Le revenu de solidarité apparente

Jean Gadrey  • 5 juillet 2007 abonné·es

Comment pourrait-on être contre une mesure défendue par Martin Hirsch, l’ancien président d’Emmaüs France, évitant que des allocataires de minima sociaux ne perdent des revenus lorsqu’ils acceptent un bout d’emploi ? Comment ne pas approuver l’idée d’une allocation qui garantirait un revenu suffisant aux «~travailleurs pauvres~» ? Comment ne pas apparaître comme sectaire si l’on conteste le droit à l’expérimentation de telles mesures dans certains départements ? Pourtant, il faut y regarder à deux fois avant d’approuver le revenu de solidarité active (RSA).

Réglons d’abord le statut du droit à l’expérimentation. Même en laboratoire, il y a des limites, éthiques et autres. On sait que l’expérimentation des cultures d’OGM en plein champ fait courir des risques de contamination. Il en va de même de cette expérimentation. Il ne faut l’entreprendre qu’après avoir analysé les trois risques du RSA : discrimination entre les salariés pauvres ; discrimination entre les actifs et les inactifs ; le risque principal, à terme, étant la contamination de l’emploi décent par les petits boulots.

1) Dans le Rapport Hirsch de 2006, il était question d’éradiquer la pauvreté salariale par la garantie d’un revenu supérieur au seuil de pauvreté. Le chiffrage était de 8 milliards d’euros. Les projets actuels correspondraient à 3 milliards. Normal, avec un gouvernement qui a décidé de se priver de ressources pour faire des cadeaux aux plus riches et aux entreprises. Il ne s’agit plus que d’inciter les allocataires du RMI et de l’API (allocation de parent isolé) à reprendre n’importe quel emploi, en leur versant une allocation les amenant au moins au seuil de pauvreté. Oubliée, la masse des salariés pauvres, par exemple ces employés à temps partiel au Smic dans les services à la personne, les hôtels-restaurants ou le commerce de détail : pas au RMI (420 euros par mois), mais nettement en dessous du seuil de pauvreté (700 euros par mois). Oubliées, les personnes en emploi quelques mois par an, les handicapés pauvres, et bien d’autres. On s’en occupera dans la suite de l’expérimentation ? Avec quelles ressources ?

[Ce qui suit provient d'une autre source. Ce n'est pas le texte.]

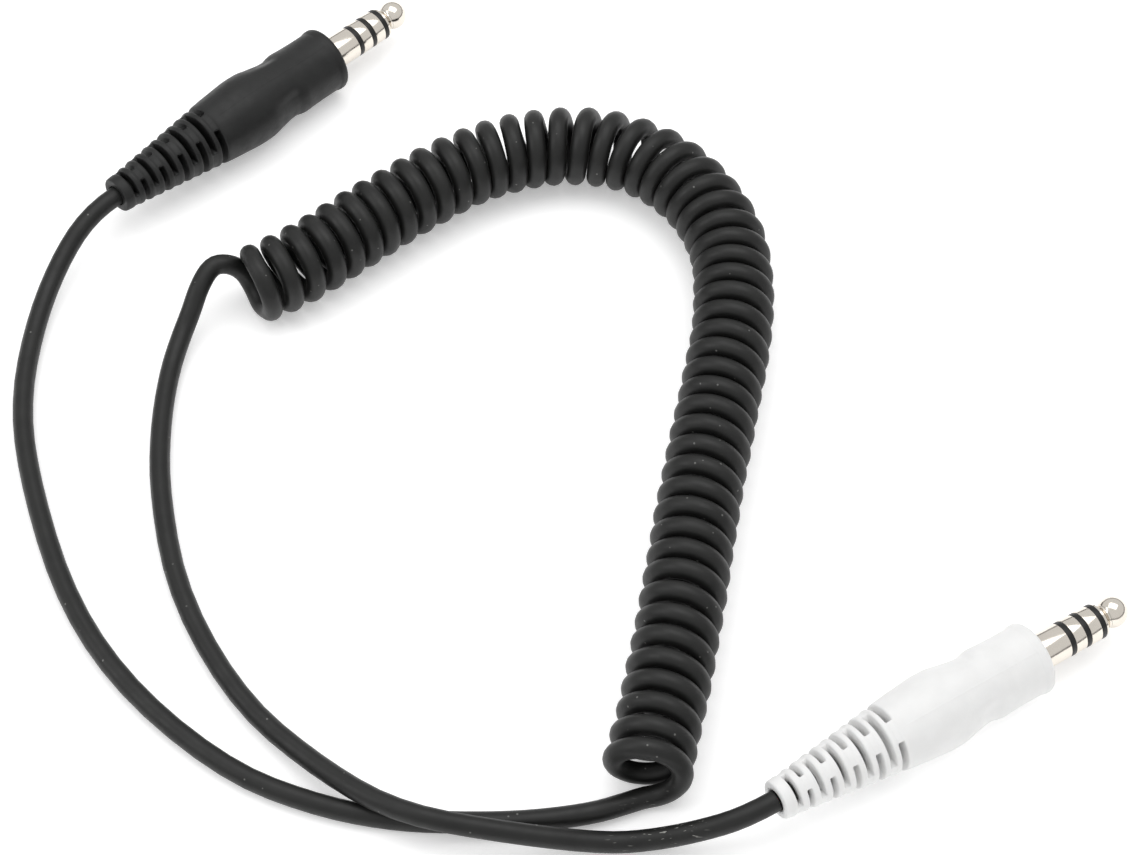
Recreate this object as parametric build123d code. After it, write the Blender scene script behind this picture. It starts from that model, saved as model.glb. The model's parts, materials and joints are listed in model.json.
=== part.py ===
"""Coiled aviation headset lead: a curly cord with the same four-contact plug on both ends.

Millimetres, +Z up, lying on the plane z = 0.  Each plug is built once along its own axis: x is the
distance from the tail end of its boot towards the tip, and the axis is y = z = 0.  The plug is then
laid down twice, once for the black boot and once for the white one.
"""
from build123d import *
import math
import os

# ---- contact finger (the size that fits the jack) ----
finger_radius = 3.57            # 7.14 mm, the 0.281 in finger of a four-contact headset plug
bare_sleeve = 7.2               # sleeve that shows in front of the boot
ring_width = 2.4                # each ring contact
washer_width = 1.1              # each insulating washer between two contacts
tip_length = 6.8                # flange, neck, collar and ball together
tip_ball_radius = 3.05
tip_neck_radius = 1.9
tip_flange_radius = 3.3
tip_flange_width = 0.5
tip_collar_radius = 2.4
tip_collar_width = 0.5
tip_collar_offset = 1.5         # rear face of the collar, from the flange's rear face
tip_neck_width = 0.3            # neck between the collar and the back of the ball

# ---- concentric conductors inside the finger ----
rod_radius = 0.8                # conductor of the tip
insulating_wall = 0.35
conductor_wall = 0.35
front_tube_inner = rod_radius + insulating_wall
front_tube_outer = front_tube_inner + conductor_wall
rear_tube_inner = front_tube_outer + insulating_wall
rear_tube_outer = rear_tube_inner + conductor_wall
sleeve_bore = rear_tube_outer + insulating_wall

# ---- boot ----
boot_length = 58.7
tail_radius = 3.8               # end collar of the strain relief
cone_end = 26.0                 # where the slotted cone meets the grip
cone_end_radius = 6.9
bulge_station = 35.5
bulge_radius = 7.8
waist_station = 45.5
waist_radius = 7.3
neck_station = 53.8
neck_radius = 6.95
bead_station = 57.5             # small rounded lip round the front
bead_radius = 7.15
face_radius = 6.5
grip_recess_radius = 26.0       # curve of the two finger recesses
grip_recess_station = 43.8
grip_recess_floor = 6.7         # distance of the recess floor from the axis
boot_fit = 0.05                 # gap between the boot and the turned sleeve

# ---- slots of the strain relief ----
slot_rows = 10
slot_first = 25.1               # row nearest the grip
slot_last = 3.0                 # row nearest the tail
slot_width_first = 1.35
slot_width_last = 1.0
side_slot_half_angle = 68.0     # rows that open to the two recess sides
face_slot_half_angle = 56.0     # rows turned by a quarter turn
slot_cut_margin = 1.0           # how far each slot's cut runs past the skin

# ---- turned sleeve inside the boot ----
shoulder_station = 48.0         # rear face of the sleeve
shoulder_radius = 5.5
shoulder_width = 3.5
hub_radius = 4.6
hub_width = 5.0
neck_in_boot_radius = 3.3       # the sleeve where it passes through the boot's front wall
chamber_radius = 5.0            # room round the solder terminals
chamber_start = 30.0

# ---- terminals behind the sleeve ----
wafer_width = 1.0
lug_thickness = 0.6
lug_disc_radius = 2.9
rear_wafer_radius = 4.2
tab_inner = 3.3                 # distance of a tab from the axis
tab_thickness = 0.5
tab_width = 1.8
arm_overlap = 0.6               # how far a lug's arm runs into its own disc
tab_end = 38.5
rivet_radius = 1.25
rivet_length = 0.5
strap_inner = 4.35              # strap from the sleeve to the cable clamp
strap_thickness = 0.5
strap_width = 2.4
clamp_start = 31.5
clamp_width = 4.0
clamp_wall = 0.45

# ---- cable ----
cord_diameter = 4.1
cord_radius = cord_diameter / 2
jacket_bore = 1.4
jacket_end = 36.2
bore_clearance = 0.2            # between the jacket and the boot
core_radius = 0.52
core_circle = 0.78              # centre of each core from the cable's axis
core_bend_radius = 1.5
core_bend_room = 1.0            # straight piece of core in front of the jacket, before it bends out
core_tip = 42.0
core_run_behind_bead = 0.6      # straight core between its bend and the solder
solder_radius = 0.95
solder_length = 2.2

# ---- layout on the table: the tail of each boot, and the direction of its tip ----
black_tail = (-98.4, 45.7)
black_yaw = 44.5
black_roll = 18.0
white_tail = (33.1, -98.8)
white_yaw = 32.9
white_roll = 21.5

# ---- curly cord ----
coil_diameter = 16.5
coil_radius = coil_diameter / 2
coil_route = [(-69.5, 19.8), (-60.5, 26.0), (-43.5, 41.2), (-22.5, 57.0), (-1.0, 61.5), (17.0, 54.5),
              (29.0, 36.0), (29.5, 14.0), (25.8, -6.0), (21.0, -31.0), (17.2, -56.0), (13.2, -78.0),
              (11.2, -86.3)]
coil_lead_inset = 0.1           # how far a lead's side stays inside the rim of the coil's end

# ---- leads: the points between each plug and the coil ----
floor_height = cord_radius
crossing_height = 6.9           # where the white plug's lead lies on the black plug's lead
exit_run = 6.5                  # straight piece out of each boot
black_lead_points = [(-109.0, 32.0, 5.2), (-113.3, 17.0, floor_height), (-114.2, -3.4, floor_height),
                     (-110.2, -22.8, floor_height), (-100.7, -50.2, floor_height),
                     (-87.3, -70.8, floor_height), (-67.0, -88.5, floor_height),
                     (-38.0, -100.0, floor_height), (-12.5, -99.4, floor_height),
                     (3.0, -95.6, floor_height)]
black_coil_run = 6.7
white_lead_points = [(-84.2, 10.5, 2.3), (-85.8, -3.0, floor_height), (-84.9, -25.0, floor_height),
                     (-79.2, -49.5, floor_height), (-66.0, -73.5, floor_height),
                     (-50.5, -88.5, 3.4), (-35.5, -100.2, crossing_height),
                     (-16.0, -104.2, crossing_height), (2.0, -103.8, floor_height),
                     (11.0, -103.6, 3.0), (19.5, -103.4, 6.0)]
white_coil_run = 8.0
white_coil_side = 5.4           # where the lead leaves the coil's end, off the coil's axis


# ---- stations along the finger ----
sleeve_end = boot_length + bare_sleeve
rear_ring_start = sleeve_end + washer_width
rear_ring_end = rear_ring_start + ring_width
front_ring_start = rear_ring_end + washer_width
front_ring_end = front_ring_start + ring_width
tip_start = front_ring_end + washer_width
tip_end = tip_start + tip_length

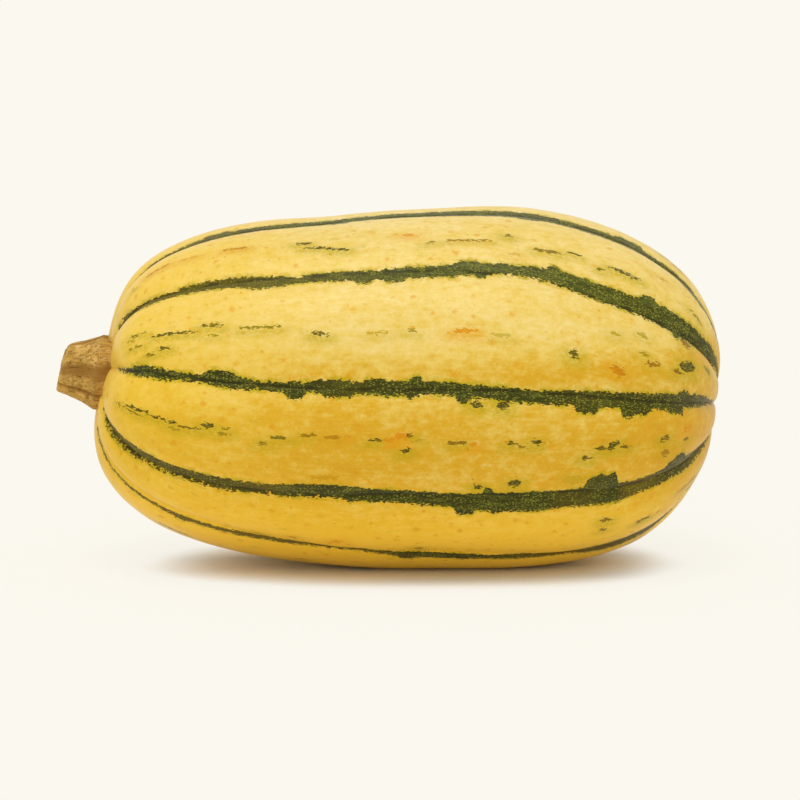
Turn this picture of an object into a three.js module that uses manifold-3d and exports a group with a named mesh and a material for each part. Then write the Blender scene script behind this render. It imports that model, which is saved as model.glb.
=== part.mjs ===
// A delicata squash lying on its side: a long ribbed fruit with ten furrows, and its woody stem stub.
// Units are millimetres. The fruit's length runs along X, with the stem end towards -X, and +Z is up.
// The origin is under the middle of the whole squash, on the surface that it rests on.
import * as THREE from "three";
import { mergeVertices } from "three/addons/utils/BufferGeometryUtils.js";
import Module from "manifold-3d";

const wasm = await Module();
wasm.setup();

// ---- Driving dimensions ------------------------------------------------------------------------

const crestRadius = 46.2; // from the fruit's middle line to the crest of a rib, where it is fattest
const stemReach = 92.4; // from the fattest place to the stem end
const blossomReach = 65.8; // from the fattest place to the blossom end

// Each end is a quarter of a superellipse: `along` squares off its length, `across` its height.
const stemEnd = { reach: stemReach, along: 2.52, across: 3.45 };
const blossomEnd = { reach: blossomReach, along: 2.86, across: 2.16 };

// The middle line is straight for most of its length, and bends near both ends.
const stemRise = { height: 6.1, span: 64.5 }; // the stem end turns up
const blossomDrop = { height: 3.8, span: 64 }; // the blossom end turns down

// Furrows, in degrees round the fruit from the horizontal on the -Y side, upwards, near the stem, at
// the middle and near the blossom end. No two ribs are quite the same width, or quite straight.
const furrowAngles = {
  stem: [9, 48, 82, 119, 156, 190, 225, 262, 308, 328],
  middle: [8, 48.5, 84, 121, 156, 190, 224, 260, 303.5, 333],
  blossom: [5.5, 37, 76, 116, 156, 192, 225, 257, 293.5, 332.5],
};
const furrowRun = { stem: -80, middle: -10, blossom: 58 }; // where along the fruit those three are
const furrow = { depth: 1.1, atEnds: 0.9, sharpness: 1.5 }; // the ends' furrows are deeper by atEnds
const shoulderRadius = { stem: 22, blossom: 16 }; // furrows fade out nearer than this to the middle line

// Gentle swellings, and one flatter place. The middle of each is `along` the fruit from its fattest place
// and `round` it in degrees, and it fades out over `reach` along the fruit and `spread` degrees round it.
const swellings = [
  { along: -33, round: 99, reach: 18, spread: 35, height: -0.9 },
  { along: 11, round: 99, reach: 12, spread: 35, height: 0.6 },
  { along: 59, round: 70, reach: 11, spread: 45, height: 0.9 },
  { along: 54, round: 300, reach: 14, spread: 40, height: 1.3 },
  { along: -74, round: 290, reach: 15, spread: 40, height: 0.9 },
];

const stemHollow = { depth: 2, radius: 18 }; // the shallow hollow that the stem grows from
const blossomDimple = { depth: 1.9, radius: 9 };
const restingCut = 0.75; // how much of the lowest rib is pressed flat where the fruit has lain

const stem = {
  rootRadius: 9.4, // at the fruit
  waistRadius: 8.3, // what the root would be without its flare
  tipRadius: 6, // at the cut
  length: 9.6, // from the stem end of the middle line to the middle of the cut
  height: 4.1, // of its root above the straight part of the middle line
  lean: 8.5, // degrees that it points upwards
  cutLean: 11, // degrees that the cut faces upwards
  ridges: 5,
  ridgeHeight: 0.7,
  firstRidge: 49, // degrees, counted as the furrows are
  rimWear: 2, // how far the upper edge of the cut is worn back
  buried: 5, // how far the stem starts inside the fruit, before it is trimmed
};
const jointGap = 0.3; // between the fruit and the stem

const facets = { perRib: 8, rings: 44, stemRound: 40, stemRings: 12 };

// ---- Shared shapes -----------------------------------------------------------------------------

const { degToRad: radians, lerp, smoothstep } = THREE.MathUtils;
const ribCount = furrowAngles.stem.length;

/** A closed geometry as a manifold-3d solid. */
function solidFrom(geometry) {
  const bare = geometry.clone();
  for (const name of Object.keys(bare.attributes)) {
    if (name !== "position") bare.deleteAttribute(name);
  }
  const merged = mergeVertices(bare, 1e-3);
  const mesh = new wasm.Mesh({
    numProp: 3,
    vertProperties: merged.attributes.position.array,
    triVerts: new Uint32Array(merged.index.array),
  });
  return new wasm.Manifold(mesh);
}

/** A manifold-3d solid as a geometry for a mesh. */
function geometryFrom(solid) {
  const { vertProperties, triVerts } = solid.getMesh();
  const geometry = new THREE.BufferGeometry();
  geometry.setAttribute("position", new THREE.BufferAttribute(vertProperties, 3));
  geometry.setIndex(new THREE.BufferAttribute(triVerts, 1));
  geometry.computeVertexNormals();
  return geometry;
}

/** Moves every vertex of a geometry to the place that `place` gives for it. */
function reshape(geometry, place) {
  const position = geometry.getAttribute("position");
  const point = new THREE.Vector3();
  for (let i = 0; i < position.count; i++) {
    point.fromBufferAttribute(position, i);
    const moved = place(point);
    position.setXYZ(i, moved.x, moved.y, moved.z);
  }
  return geometry;
}

// ---- The fruit ---------------------------------------------------------------------------------

/** Height of the middle line and its slope, at a distance along the fruit from its fattest place. */
function middleLine(x) {
  const towardsStem = Math.max(0, -x - stemReach + stemRise.span) / stemRise.span;
  const towardsBlossom = Math.max(0, x - blossomReach + blossomDrop.span) / blossomDrop.span;
  const height = stemRise.height * towardsStem ** 2 - blossomDrop.height * towardsBlossom ** 2;
  const slope =
    (-2 * stemRise.height * towardsStem) / stemRise.span -
    (2 * blossomDrop.height * towardsBlossom) / blossomDrop.span;
  return { height, slope };
}

/** Angle of a furrow, in degrees, at a distance along the fruit. The one after the last is the first. */
function furrowAngle(index, x) {
  const i = index % ribCount;
  const toMiddle = smoothstep(x, furrowRun.stem, furrowRun.middle);
  const toBlossom = smoothstep(x, furrowRun.middle, furrowRun.blossom);
  const stemHalf = lerp(furrowAngles.stem[i], furrowAngles.middle[i], toMiddle);
  const angle = lerp(stemHalf, furrowAngles.blossom[i], toBlossom);
  return index < ribCount ? angle : angle + 360;
}

/**
 * Angle round the fruit, in radians, for a share of a full turn at a distance along the fruit, and how
 * far into a furrow that is, from 0 to 1.
 */
function roundTheRibs(share, x) {
  const rib = Math.floor(share * ribCount + 1e-6);
  const within = share * ribCount - rib;
  const angle = radians(lerp(furrowAngle(rib, x), furrowAngle(rib + 1, x), within));
  const intoFurrow = (1 - Math.abs(Math.sin(Math.PI * within))) ** furrow.sharpness;
  return { angle, intoFurrow };
}

/** How far the rind swells out at a distance along the fruit and an angle round it. */
function swelling(x, angle) {
  return swellings.reduce((sum, { along, round, reach, spread, height }) => {
    const away = ((x - along) / reach) ** 2;
    const turned = (1 - Math.cos(angle - radians(round))) / (1 - Math.cos(radians(spread)));
    return sum + height * Math.exp(-away - turned);
  }, 0);
}

/**
 * A point of the rind. `polar` runs from 0 at the stem end to pi at the blossom end, `share` goes once
 * round the fruit, and `grow` lifts the surface along its normal.
 */
function rindPoint(polar, share, grow) {
  const axial = Math.cos(polar);
  const end = axial > 0 ? stemEnd : blossomEnd;
  const along = Math.abs(axial) ** (2 / end.along); // 0 at the fattest place, 1 at the end
  const across = Math.sin(polar) ** (2 / end.across); // 1 at the fattest place, 0 at the end

  // The outward normal of the plain superellipse, in the plane of its middle line.
  const slopeAlong = along ** (end.along - 1) / end.reach;
  const slopeAcross = across ** (end.across - 1) / crestRadius;
  const length = Math.hypot(slopeAlong, slopeAcross);
  const outwardAlong = slopeAlong / length;
  const outwardAcross = slopeAcross / length;

  const side = axial > 0 ? -1 : 1;
  const { angle, intoFurrow } = roundTheRibs(share, side * along * end.reach);
  const shoulder = axial > 0 ? shoulderRadius.stem : shoulderRadius.blossom;
  const fade = smoothstep(across * crestRadius, 0, shoulder);
  const depth = (furrow.depth + furrow.atEnds * outwardAlong) * intoFurrow * fade;
  const lift = grow - depth + fade * swelling(side * along * end.reach, angle);

  const hollow = axial > 0 ? stemHollow : blossomDimple;
  const sink = hollow.depth * Math.exp(-(((across * crestRadius) / hollow.radius) ** 2));
  const x = side * (along * end.reach + lift * outwardAlong - sink);
  const radius = across * crestRadius + lift * outwardAcross;

  const { height, slope } = middleLine(x);
  const tilt = Math.atan(slope);
  const up = radius * Math.sin(angle);
  return new THREE.Vector3(
    x - up * Math.sin(tilt),
    -radius * Math.cos(angle),
    height + up * Math.cos(tilt),
  );
}

/** The whole rind as a closed geometry, lifted by `grow`. */
function rindGeometry(grow) {
  const sphere = new THREE.SphereGeometry(1, facets.perRib * ribCount, facets.rings);
  return reshape(sphere, (unit) => {
    const polar = Math.acos(THREE.MathUtils.clamp(unit.y, -1, 1));
    const turn = Math.atan2(unit.z, -unit.x) / (2 * Math.PI);
    return rindPoint(polar, (1 + turn) % 1, grow);
  });
}

/** The fruit with its lowest rib cut flat. */
function fruitSolid() {
  const rind = solidFrom(rindGeometry(0));
  const lowest = rind.boundingBox().min[2];
  const slab = new THREE.BoxGeometry(4 * stemReach, 4 * crestRadius, crestRadius);
  slab.translate(0, 0, lowest + restingCut - crestRadius / 2);
  return rind.subtract(solidFrom(slab));
}

// ---- The stem ----------------------------------------------------------------------------------

/** Radius of the stem at a share of its length, from 0 at its root to 1 at its cut. */
function stemRadius(share) {
  const flare = (stem.rootRadius - stem.waistRadius) * (1 - share) ** 3;
  return lerp(stem.waistRadius, stem.tipRadius, share) + flare;
}

/** The five-ridged stem stub, from inside the fruit to its leaning cut. */
function stemGeometry() {
  const cylinder = new THREE.CylinderGeometry(1, 1, 1, facets.stemRound, facets.stemRings);
  const cutSlope = Math.tan(radians(stem.cutLean - stem.lean));
  const stub = reshape(cylinder, (unit) => {
    const out = (unit.y + 0.5) * (stem.length + stem.buried) - stem.buried;
    const share = Math.max(0, out / stem.length);
    const angle = Math.atan2(unit.z, -unit.x);
    const ridge = stem.ridgeHeight * Math.cos(stem.ridges * (angle - radians(stem.firstRidge)));
    const reach = Math.hypot(unit.x, unit.z) * (stemRadius(share) + ridge);
    const up = reach * Math.sin(angle);
    const worn = stem.rimWear * Math.max(0, up / stem.tipRadius) ** 3 * share ** 4;
    return new THREE.Vector3(cutSlope * up * share + worn - out, -reach * Math.cos(angle), up);
  });
  return stub.rotateY(radians(stem.lean)).translate(-stemReach, 0, stem.height);
}

/** The stem trimmed to stand just clear of the fruit. */
function stemSolid() {
  return solidFrom(stemGeometry()).subtract(solidFrom(rindGeometry(jointGap)));
}

// ---- The squash --------------------------------------------------------------------------------

const rindMaterial = new THREE.MeshStandardMaterial({
  name: "rind",
  color: new THREE.Color().setRGB(0.86, 0.6, 0.13),
  roughness: 0.42,
  metalness: 0,
});
const stemMaterial = new THREE.MeshStandardMaterial({
  name: "stem",
  color: new THREE.Color().setRGB(0.5, 0.3, 0.1),
  roughness: 0.85,
  metalness: 0,
});

function namedMesh(name, solid, material) {
  const mesh = new THREE.Mesh(geometryFrom(solid), material);
  mesh.name = name;
  return mesh;
}

const pieces = new THREE.Group();
pieces.add(
  namedMesh("squash_fruit", fruitSolid(), rindMaterial),
  namedMesh("stem", stemSolid(), stemMaterial),
);

// Stand the squash on its flat spot, with the origin under the middle of its outer size.
const size = new THREE.Box3().setFromObject(pieces, true);
const middle = size.getCenter(new THREE.Vector3());
pieces.position.set(-middle.x, -middle.y, -size.min.z);

const squash = new THREE.Group();
squash.add(pieces);

export default squash;
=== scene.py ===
import math
import bpy
import numpy as np
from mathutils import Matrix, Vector


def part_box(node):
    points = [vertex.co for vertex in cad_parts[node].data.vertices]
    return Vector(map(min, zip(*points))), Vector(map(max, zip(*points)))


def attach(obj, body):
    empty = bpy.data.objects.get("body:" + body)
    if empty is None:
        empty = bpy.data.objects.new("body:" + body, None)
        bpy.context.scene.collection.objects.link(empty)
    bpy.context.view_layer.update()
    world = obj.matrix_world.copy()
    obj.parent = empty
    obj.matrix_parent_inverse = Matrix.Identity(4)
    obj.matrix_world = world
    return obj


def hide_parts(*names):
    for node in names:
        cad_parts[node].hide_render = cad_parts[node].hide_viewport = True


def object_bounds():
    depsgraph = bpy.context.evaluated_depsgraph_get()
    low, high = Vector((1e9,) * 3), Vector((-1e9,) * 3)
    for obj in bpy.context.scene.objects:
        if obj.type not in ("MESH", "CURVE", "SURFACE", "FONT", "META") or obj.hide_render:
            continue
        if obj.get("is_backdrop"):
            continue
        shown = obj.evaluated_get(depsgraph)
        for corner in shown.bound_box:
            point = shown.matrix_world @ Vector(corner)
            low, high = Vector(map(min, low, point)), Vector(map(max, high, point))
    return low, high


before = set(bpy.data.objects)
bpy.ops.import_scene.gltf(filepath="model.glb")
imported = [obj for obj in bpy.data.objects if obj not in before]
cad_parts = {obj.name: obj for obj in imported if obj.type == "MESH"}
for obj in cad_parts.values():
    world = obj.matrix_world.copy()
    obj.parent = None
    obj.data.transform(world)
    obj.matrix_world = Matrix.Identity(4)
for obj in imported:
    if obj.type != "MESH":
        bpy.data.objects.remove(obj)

mm = 0.001
cadLow, cadHigh = (Vector(corner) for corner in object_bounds())
fruitLow, fruitHigh = (Vector(corner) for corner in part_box("squash_fruit"))
stemLow, stemHigh = (Vector(corner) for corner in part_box("stem"))
print("frame loaded, outer size in mm:", [round(side / mm, 1) for side in cadHigh - cadLow])


def shade(red, green, blue):
    # a colour as it shows on screen, turned into the linear colour that sockets take
    def linear(value):
        value /= 255
        return value / 12.92 if value <= 0.04045 else ((value + 0.055) / 1.055) ** 2.4
    return (linear(red), linear(green), linear(blue), 1)


# Sums written straight into node trees: a Wire is a node's output, and sums with it add Math nodes.
def plug(tree, socket, value):
    if isinstance(value, Wire):
        tree.links.new(value.socket, socket)
    else:
        socket.default_value = value


def addNode(tree, kind, inputs=None, **settings):
    node = tree.nodes.new(kind)
    for name, value in settings.items():
        setattr(node, name, value)
    for key, value in (inputs or {}).items():
        plug(tree, node.inputs[key], value)
    return node


def outputOf(tree, kind, inputs=None, output=0, **settings):
    return Wire(tree, addNode(tree, kind, inputs, **settings).outputs[output])


def calc(tree, operation, *values):
    return outputOf(tree, "ShaderNodeMath", dict(enumerate(values)), operation=operation)


class Wire:
    def __init__(self, tree, socket):
        self.tree = tree
        self.socket = socket

    def __neg__(self):
        return calc(self.tree, "MULTIPLY", self, -1)

    def __abs__(self):
        return calc(self.tree, "ABSOLUTE", self)

    def of(self, operation, *others):
        return calc(self.tree, operation, self, *others)

    def ramp(self, start, end, low=0, high=1, smooth=True):
        style = "SMOOTHSTEP" if smooth else "LINEAR"
        return outputOf(self.tree, "ShaderNodeMapRange", {0: self, 1: start, 2: end, 3: low, 4: high},
                        interpolation_type=style, clamp=True)

    def blend(self, first, second):  # from the first to the second number as this goes from 0 to 1
        return first + (second - first) * self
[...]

2) La pauvreté en France n’est pas d’abord celle des salariés pauvres (environ un million), mais celle des autres pauvres, « inactifs » (2,3 millions), dont les personnes âgées, majoritairement des femmes. Rien n’est prévu pour eux (elles). À nouveau, ce RSA est discriminatoire, sauf si l’on relève fortement les revenus des inactifs pauvres. Rien en vue dans cette direction.

3) Nous avons, en France, le choix entre deux stratégies.
­ Ou bien une politique forte, s’inspirant du « modèle nordique », de réduction des petits boulots : temps partiel court, emplois sur quelques mois par an, etc. Ce serait le meilleur moyen de faire en sorte qu’il n’y ait plus de salariés pauvres et plus de « trappes à inactivité » (situations où il n’y a pas d’intérêt financier à reprendre un emploi). Des aides publiques seraient ici efficaces. Dans le rapport Hirsch, il était d’ailleurs proposé des mesures en ce sens (dont la pénalisation financière du temps partiel court). On n’en parle plus. Dans le cadre d’une telle stratégie, un RSA de transition pourrait se défendre. Il aurait d’autant moins de raison d’être que le nombre de petits boulots se réduirait.

Ou bien une stratégie d’accompagnement social de l’expansion des petits boulots. C’est de toute évidence celle de l’actuel pouvoir. Le « Plan Borloo » vise à favoriser des emplois de services à la personne dont la durée moyenne du travail est de 13 heures par semaine, au Smic, avec de mauvaises conditions de travail et d’horaires, sans formation, sans perspective. Sans parler de la scandaleuse déduction fiscale pour l’emploi de salariés à domicile.

Dans ce contexte, il est probable que le RSA, qui apportera quelques soulagements appréciés à court terme, favorisera à plus long terme le développement des emplois précaires à temps partiel, et donc amplifiera ce qu’il prétend combattre. Car on sait bien que des employeurs qui apprennent que leurs salariés, embauchés pour des petits boulots, vont recevoir une allocation leur permettant de franchir le seuil de pauvreté, auront d’autant moins d’incitations à améliorer la qualité de l’emploi. Certains pourront réduire encore leur sacro-saint coût du travail avec l’aide de ces subventions indirectes aux emplois sans qualité.

En se focalisant à l’excès sur la question des incitations financières au retour à l’emploi, il se pourrait bien que Martin Hirsch joue sans le vouloir contre la solidarité.